Fans of the first book will be disappointed that its main character, President Jonathan Lincoln Duncan, doesn’t exist in this follow-up’s universe. Unlike, say, the cinematic “Taken” trilogy, in which a raddled ex-Green Beret and C.I.A. officer played by Liam Neeson is continually called on to re-rescue his serially kidnapped daughter, “The President’s Daughter” has nothing to do with “The President Is Missing.” It has a new president, who has a new daughter and a new problem.

But like its predecessor, this novel offers tantalizing clues into the unconscious of Clinton, now 74. As before, the hero of this book becomes president not via Yale Law School and Oxford University, but through the messy man-of-the-people crucible of military service. As before, there is a disagreeable female politician — in this case, President Barnes, Keating’s erstwhile vice president, who treacherously ran against him.

“How do you feel about being the only president in American history to lose re-election to his vice president?” a reporter asks Keating. It’s a rude question, but then again, as one character observes, “most D.C. journalists are 27 years old, no real experience except for reporting on political campaigns, and they literally know nothing.”

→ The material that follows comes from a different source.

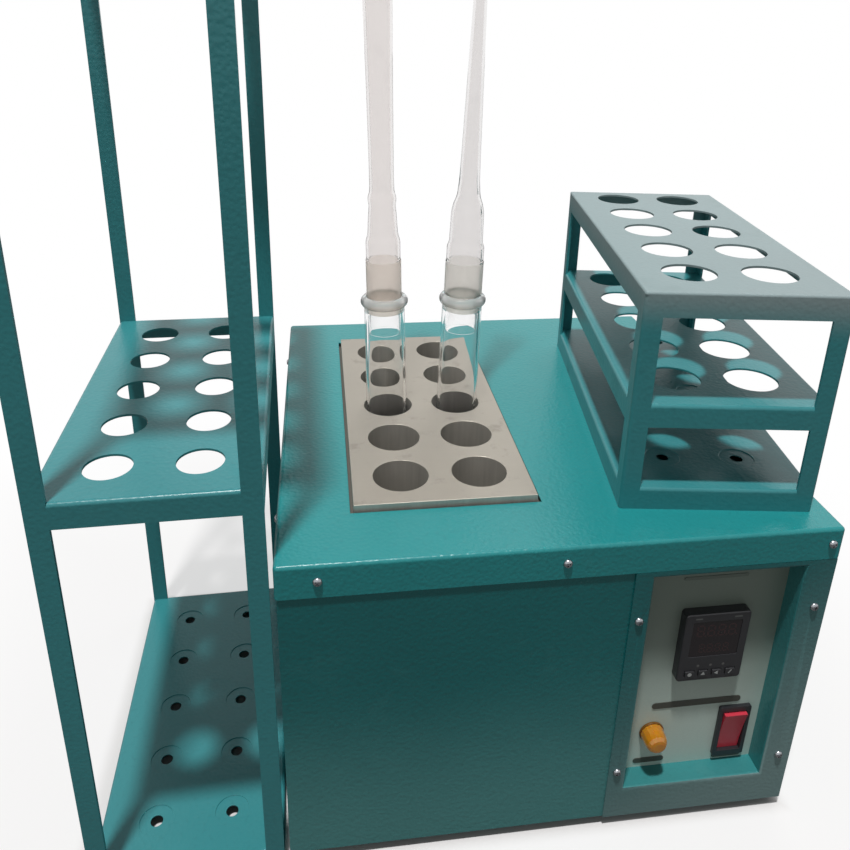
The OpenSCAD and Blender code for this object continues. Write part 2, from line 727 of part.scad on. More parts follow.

Written in the breathless present tense, with typical Pattersonian staccato exposition expressed in short paragraph bursts (“I checked my watch. It was time”), the book opens when Keating is still president, presiding over a botched assassination attempt on the terrorist Asim Al-Asheed. (It disastrously kills Al-Asheed’s wife and three daughters instead.) Cut to several years later: Barnes is president, sniping and scheming in Washington, while Keating is irascibly adjusting to civilian life in rural New Hampshire.

David Burnett

Keating is putting off writing his memoirs. His retirement activities include canoe races against the head of his Secret Service detail. Everything is thrown into disarray when Keating’s daughter, Mel, is seized by terrorists while on a hike with Tim, her blameless boyfriend. Poor Tim. No sooner has he pumped himself up to fight off the kidnappers — “OK, let’s do this thing,” he thinks to himself — than he dies “in a spray of blood.”

The perpetrator is Al-Asheed. Unlike, say, Osama bin Laden, who preferred to orchestrate atrocities from the shadows, Al-Asheed fancies himself a terrorism influencer, posting videos on social media in which he is in the center of the chaos he creates — casually beheading U.N. aid workers in Sudan, for instance. The SEALs harbor an extra hate for him because he killed one of their own, Boyd Tanner, in an especially gruesome fashion.

Al-Asheed is a scary guy, but an important feature of this sort of book is a hostage who refuses to show fear. Mel’s response to her predicament is to “humiliate her kidnappers” by, among other things, flinging a foul concoction consisting of her own urine and the chemicals in her cell’s toilet bowl into one of their faces while yelling, “I’m not a little girl!”

Nor has Al-Asheed reckoned with the devastating single-mindedness of former President Keating, whose talents include throwing on “ratty clothes, sunglasses, beard stubble and a baseball cap” in order to elude notice. He also has a band of loyal friends he can call on for help. Along with Trask Floyd, they include the former head of the Mossad; an ex-Saudi intelligence official; and the U.S. Air Force secretary, who owes him a favor.

“I’m on it,” she says, agreeing to order a military transport plane to give him and his small handpicked hostage-extraction team a ride to Tunisia. “Go with God, Mr. President.”

Let us stipulate that we are not reading this book to gain valuable insights into the inner workings of United States foreign policy. No, we are reading for as many references to military hardware as possible, a formidable alphanumeric arsenal: the UH-60s, the AK-47s, the 7.62 mm Russian-made Tokarevs, the Chinese-made QSZ-92 9 mm’s, the M4 assault rifles with TAWS thermal sights. You get the picture.

The terrorists seem hired from central casting, as does Jiang Lijun, a Chinese spy whose job is to represent Bond-movie stereotypes about inscrutability and arrogance. “These peasants didn’t get the message that it was time to wander back to their flea-infested hovels,” he thinks at a party in Tripoli, smiling politely at his Libyan guests. There’s also Keating’s force, comprising the requisite array of deadly commandos from various elite agencies who treat the ex-president as one of their own.

“Get your butt over here,” Claire Boone, a member of the National Security Agency’s “clandestine service,” snaps at the former president.

It goes without saying that nothing in this silly but highly entertaining book will end well for the terrorists, or the Chinese, or Pamela Barnes and her creepy husband, Richard. It’s unclear whether, the rescue mission notwithstanding, it will even end well for America. The novel sends up a flare of distress.

“The real people are still there, with their problems and potential, hopes and dreams,” says Keating’s wife, a brilliant archaeologist and astute political blackmailer whose “tanned skin is flawless.”

“It’s just hard for them to make good decisions when their brains are filled, and their spirits broken, with so much crap.”